--- Material provided ---
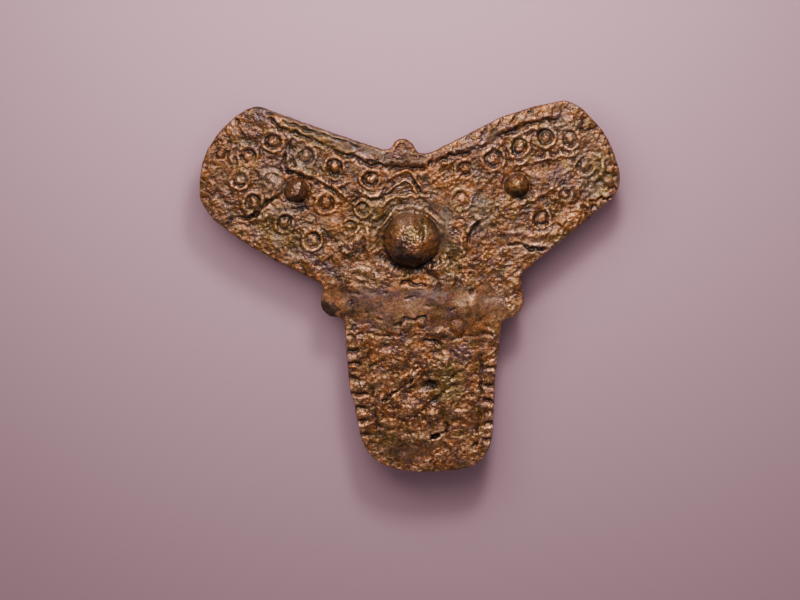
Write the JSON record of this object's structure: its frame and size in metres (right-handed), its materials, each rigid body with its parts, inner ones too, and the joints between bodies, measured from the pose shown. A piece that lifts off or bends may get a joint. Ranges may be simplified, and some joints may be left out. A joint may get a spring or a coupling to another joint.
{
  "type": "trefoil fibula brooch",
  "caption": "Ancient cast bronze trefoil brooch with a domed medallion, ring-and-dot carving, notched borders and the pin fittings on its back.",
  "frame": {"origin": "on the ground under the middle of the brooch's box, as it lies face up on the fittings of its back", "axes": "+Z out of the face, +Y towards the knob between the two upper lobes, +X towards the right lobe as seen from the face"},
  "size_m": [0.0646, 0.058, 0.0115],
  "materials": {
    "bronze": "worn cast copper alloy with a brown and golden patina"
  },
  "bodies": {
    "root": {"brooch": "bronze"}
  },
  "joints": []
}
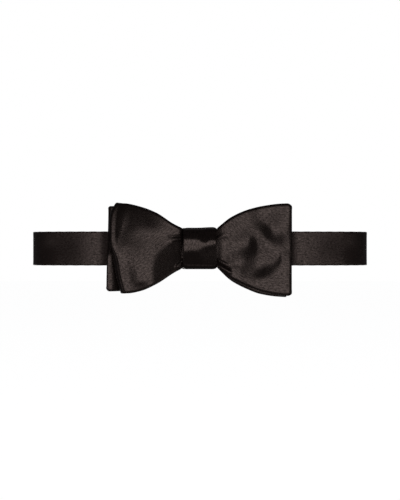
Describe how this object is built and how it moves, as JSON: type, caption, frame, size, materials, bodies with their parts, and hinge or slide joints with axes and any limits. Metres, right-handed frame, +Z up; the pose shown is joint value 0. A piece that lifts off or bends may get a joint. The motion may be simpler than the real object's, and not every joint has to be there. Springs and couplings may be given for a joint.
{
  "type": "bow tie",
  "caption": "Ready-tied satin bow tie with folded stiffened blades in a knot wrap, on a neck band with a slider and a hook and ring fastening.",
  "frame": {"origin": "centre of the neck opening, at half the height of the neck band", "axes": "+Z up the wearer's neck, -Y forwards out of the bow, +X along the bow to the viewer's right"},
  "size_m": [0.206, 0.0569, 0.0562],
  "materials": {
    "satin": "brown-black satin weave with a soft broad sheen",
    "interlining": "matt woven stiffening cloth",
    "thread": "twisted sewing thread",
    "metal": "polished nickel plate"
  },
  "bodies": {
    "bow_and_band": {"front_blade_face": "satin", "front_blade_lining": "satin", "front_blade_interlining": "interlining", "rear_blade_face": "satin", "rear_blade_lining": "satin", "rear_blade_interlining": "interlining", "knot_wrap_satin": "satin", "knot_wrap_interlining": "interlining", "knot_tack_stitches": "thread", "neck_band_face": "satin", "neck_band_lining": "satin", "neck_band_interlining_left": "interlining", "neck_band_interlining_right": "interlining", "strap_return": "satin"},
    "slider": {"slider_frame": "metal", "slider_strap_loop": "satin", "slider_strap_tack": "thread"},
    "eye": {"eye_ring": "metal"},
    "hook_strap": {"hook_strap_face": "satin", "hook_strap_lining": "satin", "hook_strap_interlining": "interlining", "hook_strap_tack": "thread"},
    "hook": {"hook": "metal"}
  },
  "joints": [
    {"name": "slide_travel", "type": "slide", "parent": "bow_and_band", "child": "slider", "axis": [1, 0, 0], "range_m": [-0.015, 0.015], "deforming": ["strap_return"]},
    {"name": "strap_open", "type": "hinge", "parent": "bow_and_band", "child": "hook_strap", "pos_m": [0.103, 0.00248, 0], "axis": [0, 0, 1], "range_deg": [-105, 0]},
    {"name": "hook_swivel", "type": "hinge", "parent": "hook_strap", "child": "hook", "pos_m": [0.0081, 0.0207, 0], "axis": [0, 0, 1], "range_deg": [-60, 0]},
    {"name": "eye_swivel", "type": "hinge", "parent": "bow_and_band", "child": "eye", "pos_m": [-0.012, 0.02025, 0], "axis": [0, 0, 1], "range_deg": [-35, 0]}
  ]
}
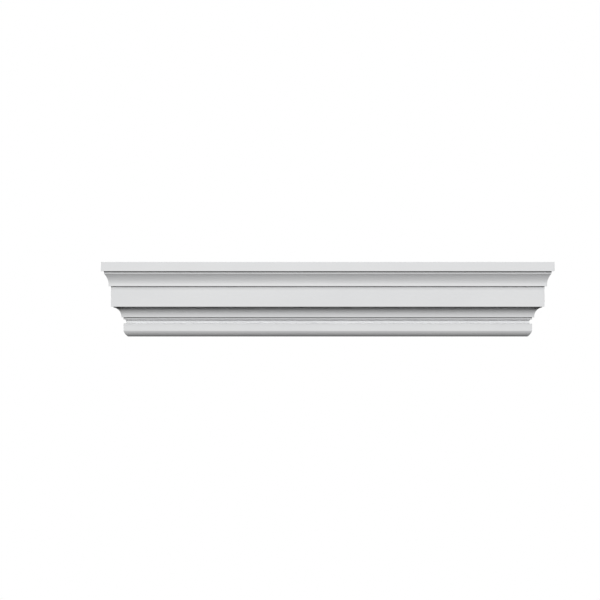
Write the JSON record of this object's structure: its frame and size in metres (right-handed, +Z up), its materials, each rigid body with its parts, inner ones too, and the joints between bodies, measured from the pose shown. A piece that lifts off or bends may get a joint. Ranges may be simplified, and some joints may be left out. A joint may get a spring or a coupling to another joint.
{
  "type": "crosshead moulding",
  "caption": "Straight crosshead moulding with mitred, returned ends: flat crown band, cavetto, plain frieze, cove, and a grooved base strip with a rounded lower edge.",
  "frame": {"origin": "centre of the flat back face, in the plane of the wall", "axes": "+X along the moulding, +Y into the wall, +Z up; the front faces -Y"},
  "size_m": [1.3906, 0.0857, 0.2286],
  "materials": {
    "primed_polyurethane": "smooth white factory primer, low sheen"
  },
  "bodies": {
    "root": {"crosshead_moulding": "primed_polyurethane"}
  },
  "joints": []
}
---
:: Problem to work on ::
Search the records for the word "ones". Copy every line that has it.

:: Response ::
Write the JSON record of this object's structure: its frame and size in metres (right-handed), its materials, each rigid body with its parts, inner ones too, and the joints between bodies, measured from the pose shown. A piece that lifts off or bends may get a joint. Ranges may be simplified, and some joints may be left out. A joint may get a spring or a coupling to another joint.
Write the JSON record of this object's structure: its frame and size in metres (right-handed, +Z up), its materials, each rigid body with its parts, inner ones too, and the joints between bodies, measured from the pose shown. A piece that lifts off or bends may get a joint. Ranges may be simplified, and some joints may be left out. A joint may get a spring or a coupling to another joint.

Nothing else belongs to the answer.